There is some ongoing discussion about how predicated vector instructions will handle constrained FP mode. I think Simon's intention is to have just a single intrinsic that is used regardless of whether strictfp semantics are needed.

Also, in addition to converting fp intrinsics to strict equivalents, I think we need to add the strictfp attribute to callsites. We're currently preventing libcall simplification for callsites marked strictfp. The plan has been for front ends to mark all calls as strictfp so that they don't need to identify math library calls. I could probably be convinced that this is not necessary. Arguably, simplifyLibCalls could look at the callee's function attributes instead. @kpn has been considering whether this behavior should be relaxed.

pengfei added a subscriber: pengfei.Nov 4 2019, 9:28 PM
simoll added inline comments.Nov 6 2019, 1:25 AM
llvm/lib/Transforms/Utils/CloneFunction.cpp
310

Yes, the idea for LLVM-VP is to have only one set of fp intrinsics for both constrained and default-env fp ops (eg llvm.vp.fadd).
The intrinsic declarations are qualified as unconstrained by default (the function has the readnone attribute and does not have strictfp).
If the VP call does not have the strictfp attribute, the metadata params have to specify the default-fp env.

The VP fp intrinsics are constrained, only if the callsite has the strictfp attribute. In that case, the same rules as for llvm.experimental.constrained.* intrinsics apply.

sepavloff updated this revision to Diff 228721.Mon, Nov 11, 9:45 AM

Updated patch

  • add attribute strictfp to calls of constrained intrinsics,
  • do not use flag DependsOnFPEnvironment.
llvm/lib/Transforms/Utils/CloneFunction.cpp
312

After further investigation, I think it is going to be necessary to attach the strictfp attribute to all callsites.
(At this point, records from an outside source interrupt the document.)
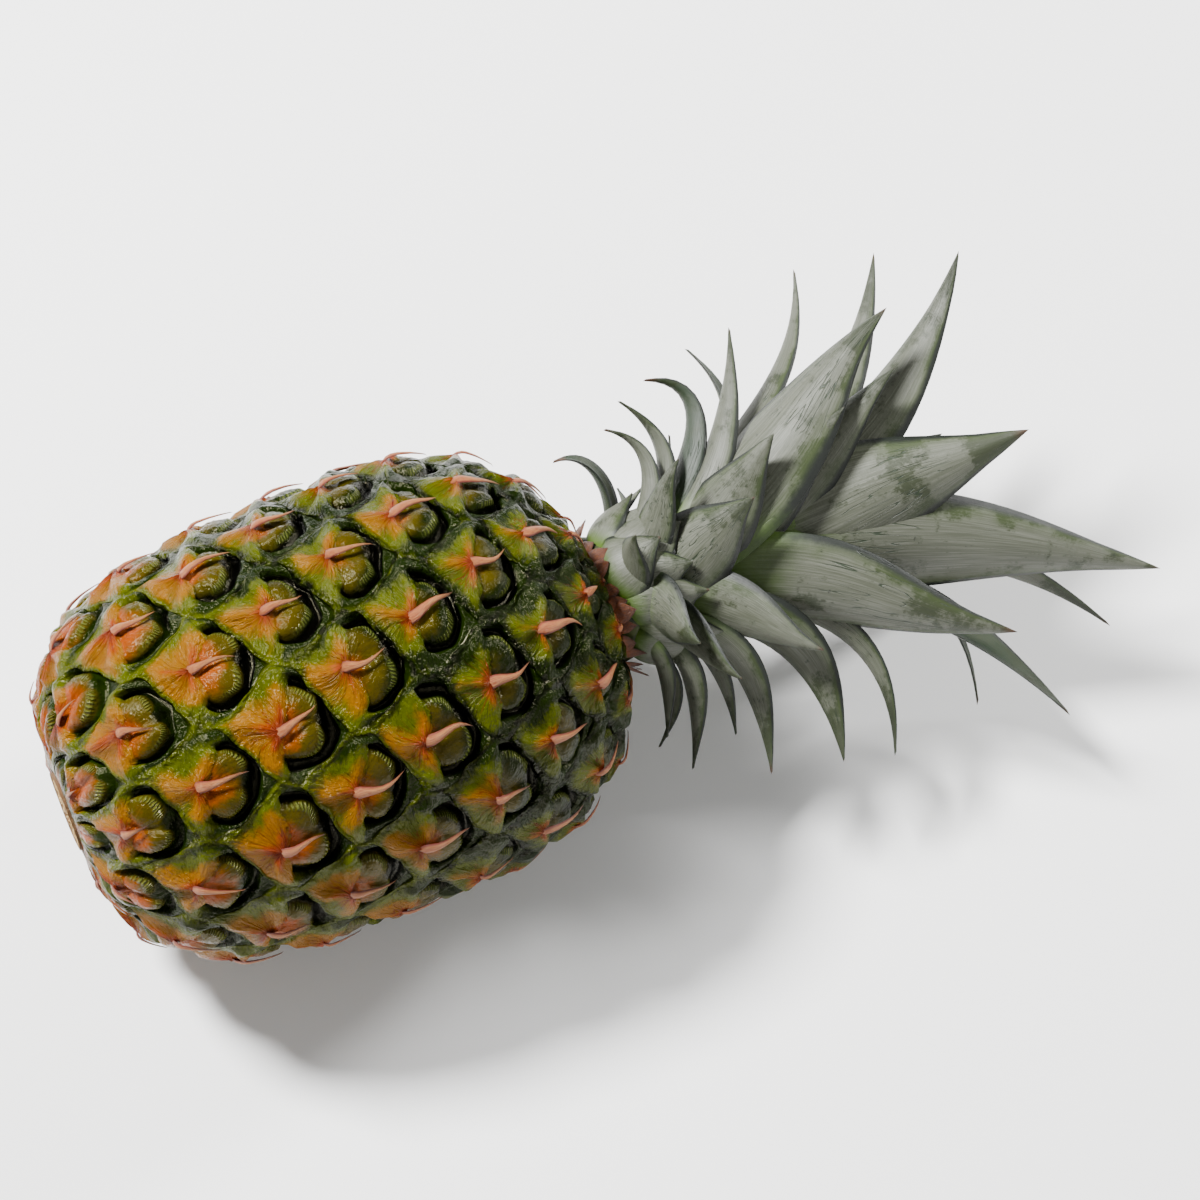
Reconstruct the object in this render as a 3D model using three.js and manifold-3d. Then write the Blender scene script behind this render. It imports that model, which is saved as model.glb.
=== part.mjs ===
// A whole pineapple lying on its side: the fruit with its eyes, the leafy crown and the cut stalk.
// Millimetres, +Z up, the fruit's axis along +X from the stalk to the crown.
// The origin is the middle of the bottom of the bounding box.
import * as THREE from "three";
import { mergeVertices } from "three/addons/utils/BufferGeometryUtils.js";
import Module from "manifold-3d";

// Driving dimensions of the fruit
const FRUIT_LENGTH = 155.8;
const FRUIT_RADIUS = 59;
const TAPER = -0.042; // share by which the crown end is fuller than the stalk end
const STALK_END = { flat: 3.36, round: 3.24 }; // exponents of the profile's two ends
const CROWN_END = { flat: 3.01, round: 2.315 };
const REST_CUT = 1.1; // how far the eyes underneath are pressed flat
const END_RADIUS = 15; // smooth disc left at each end, for the stalk and the crown

// Driving dimensions of the eyes: one spiral, whose eyes line up in rows of 5, 8 and 13
const DIVERGENCE = 137.9; // degrees about the axis from one eye to the next
const FIRST_TURN = 79.97; // degrees, eye 0
const FIRST_X = 17.07; // eye 0
const EYE_RISE = 1.647; // along the skin from one eye to the next
const RISE_TREND = -0.32; // the eyes get shorter towards the crown
const RISE_AT_ENDS = -0.3; // and longer where the fruit is narrow
const GROOVE = 3.7; // depth of the grooves between eyes
const STAR = 1.3; // height of an eye's middle over its rim
const SPINE = 14.5; // length of the bract's point

// Driving dimensions of the crown and the stalk
const GAP = 0.3; // between touching pieces
const CROWN_ROLL = 64.4; // degrees: the crown's front leaf, from level towards upright
const BLADE = 1.5; // thickness of a leaf at its foot
const BLADE_TIP = 0.75;
const BACK_LEAVES = 20;
const STALK_RADIUS = 11;
const STALK_OUT = 0.8; // how far the stalk stands out of its socket
const SOCKET_DEPTH = 6;

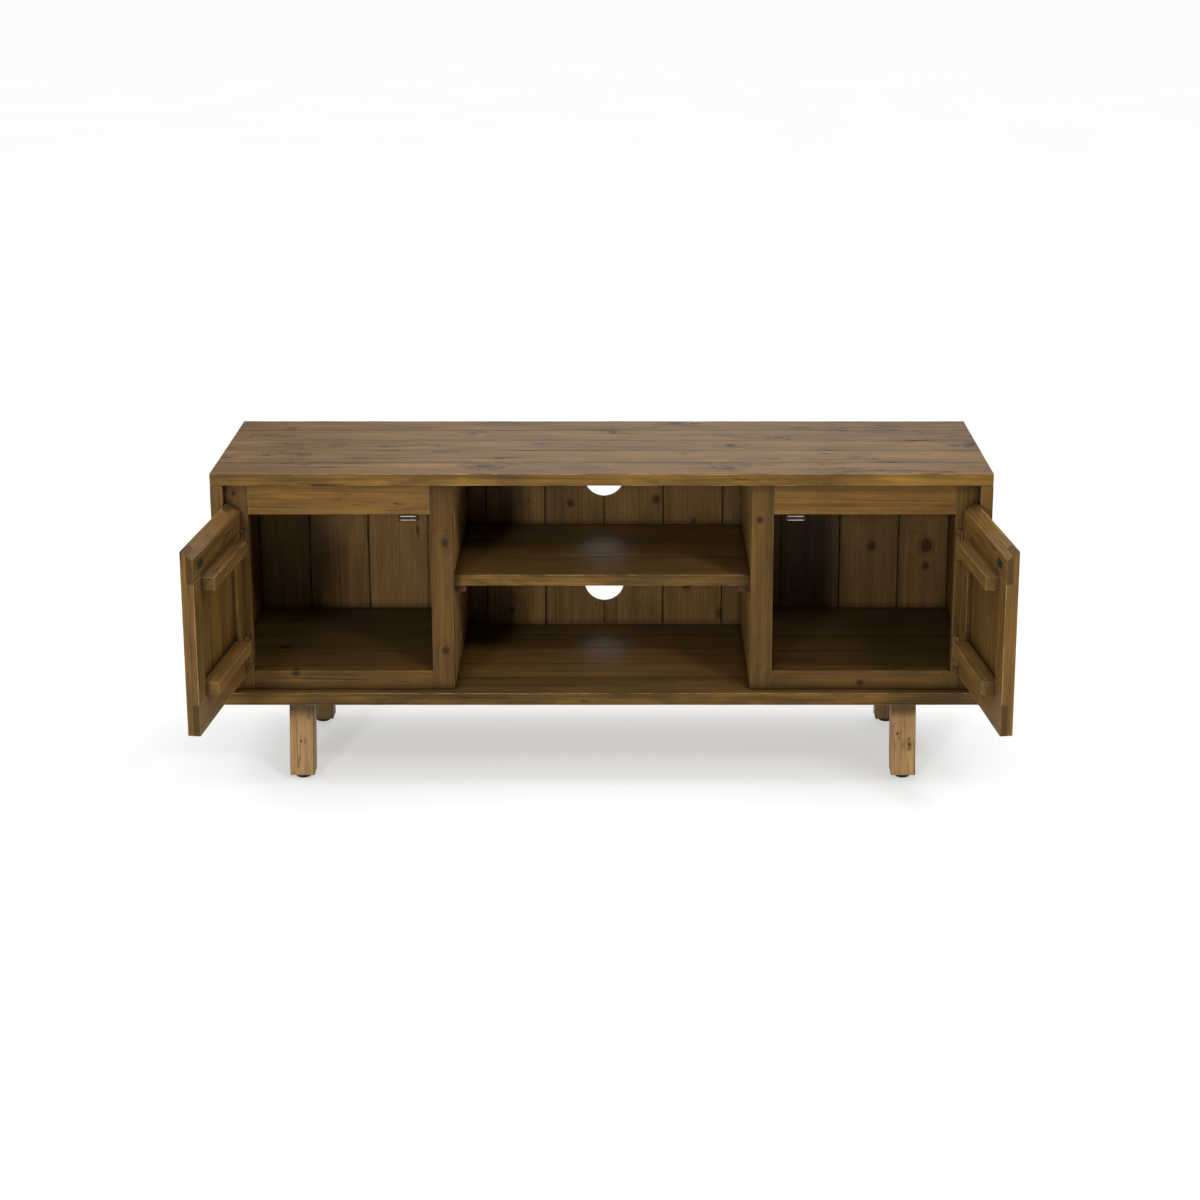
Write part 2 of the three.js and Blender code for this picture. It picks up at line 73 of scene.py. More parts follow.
# --------------------------------------------------------------------------
# node helpers
# --------------------------------------------------------------------------
class Tree:
    """Small helper that lays shader nodes down from code."""

    def __init__(self, tree):
        self.t = tree
        self.x = 0

    def add(self, kind, **props):
        n = self.t.nodes.new(kind)
        self.x += 40
        n.location = (self.x, 0)
        for k, v in props.items():
            setattr(n, k, v)
        return n

    def put(self, socket, value):
        if isinstance(value, bpy.types.NodeSocket):
            self.t.links.new(value, socket)
        elif value is not None:
            socket.default_value = value

    def math(self, op, a, b=None, c=None, clamp=False):
        n = self.add("ShaderNodeMath", operation=op, use_clamp=clamp)
        for s, v in zip(n.inputs, (a, b, c)):
            self.put(s, v)
        return n.outputs[0]

    def vec(self, op, a, b=None, scale=None):
        n = self.add("ShaderNodeVectorMath", operation=op)
        self.put(n.inputs[0], a)
        if b is not None:
            self.put(n.inputs[1], b)
        if scale is not None:
            self.put(n.inputs["Scale"], scale)
        return n.outputs["Value"] if op in ("LENGTH", "DOT_PRODUCT", "DISTANCE") else n.outputs["Vector"]

    def split(self, v):
        n = self.add("ShaderNodeSeparateXYZ")
        self.put(n.inputs[0], v)
        return n.outputs[0], n.outputs[1], n.outputs[2]

    def join(self, x, y, z=0.0):
        n = self.add("ShaderNodeCombineXYZ")
        for s, v in zip(n.inputs, (x, y, z)):
            self.put(s, v)
        return n.outputs[0]

    def noise(self, v, scale=1.0, detail=2.0, rough=0.5, dist=0.0):
        n = self.add("ShaderNodeTexNoise")
        self.put(n.inputs["Vector"], v)
        n.inputs["Scale"].default_value = scale
        n.inputs["Detail"].default_value = detail
        n.inputs["Roughness"].default_value = rough
        n.inputs["Distortion"].default_value = dist
        return n.outputs["Fac"]

    def step(self, v, lo, hi, a=0.0, b=1.0, smooth=True):
        n = self.add("ShaderNodeMapRange", interpolation_type="SMOOTHSTEP" if smooth else "LINEAR")
        n.clamp = True
        self.put(n.inputs["Value"], v)
        n.inputs["From Min"].default_value = lo
        n.inputs["From Max"].default_value = hi
        n.inputs["To Min"].default_value = a
        n.inputs["To Max"].default_value = b
        return n.outputs["Result"]

    def mix(self, fac, a, b, mode="MIX"):
        n = self.add("ShaderNodeMix", data_type="RGBA", blend_type=mode)
        n.clamp_factor = True
        self.put(n.inputs[0], fac)
        for s, v in ((n.inputs[6], a), (n.inputs[7], b)):
            if isinstance(v, tuple) and len(v) == 3:
                v = (*v, 1.0)
            self.put(s, v)
        return n.outputs[2]

    def ramp(self, v, stops, mode="LINEAR"):
        n = self.add("ShaderNodeValToRGB")
        r = n.color_ramp
        r.interpolation = mode
        while len(r.elements) < len(stops):
            r.elements.new(0.5)
        for e, (p, c) in zip(r.elements, stops):
            e.position = p
            e.color = (c, c, c, 1.0) if not isinstance(c, tuple) else (*c, 1.0)
        self.put(n.inputs[0], v)
        return n.outputs[0]

    def attr(self, name):
        return self.add("ShaderNodeAttribute", attribute_type="GEOMETRY", attribute_name=name)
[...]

In the call to cloneBlock() below, we're calling SimplifyInstruction after a call has been cloned but before it is inserted into a function. Consequently, if we don't attach the strictfp attribute to library calls, SimplifyInstruction may constant fold them away. That's not so bad for the case where we're inlining a no-strictfp function into a strictfp function, but for the case where both functions are strictfp it's a problem.

sepavloff updated this revision to Diff 229114.Wed, Nov 13, 8:39 AM

Updated patch

  • Do not add rounding mode for some intrinsics,
  • Add attribute strictfp to all calls in inlined function,
  • Some cleanup of tests.
sepavloff marked 4 inline comments as done.Wed, Nov 13, 9:21 AM
sepavloff added inline comments.
llvm/lib/Transforms/Utils/CloneFunction.cpp
310

Yes, the idea for LLVM-VP is to have only one set of fp intrinsics for both constrained and default-env fp ops (eg llvm.vp.fadd).

It means that these calls do not need to be transformed and they may be processes as any other intrinsic.

The VP fp intrinsics are constrained, only if the callsite has the strictfp attribute.

As @andrew.w.kaylor pointed out, all function calls need to have strictfp attribute, it is now attached to all calls in the inlined function.

simoll added inline comments.Wed, Nov 13, 9:28 AM
llvm/lib/Transforms/Utils/CloneFunction.cpp
310

As @andrew.w.kaylor pointed out, all function calls need to have strictfp attribute, it is now attached to all calls in the inlined function.

Great! That should work seamlessly for VP intrinsics once we enable their fp-constrained usage.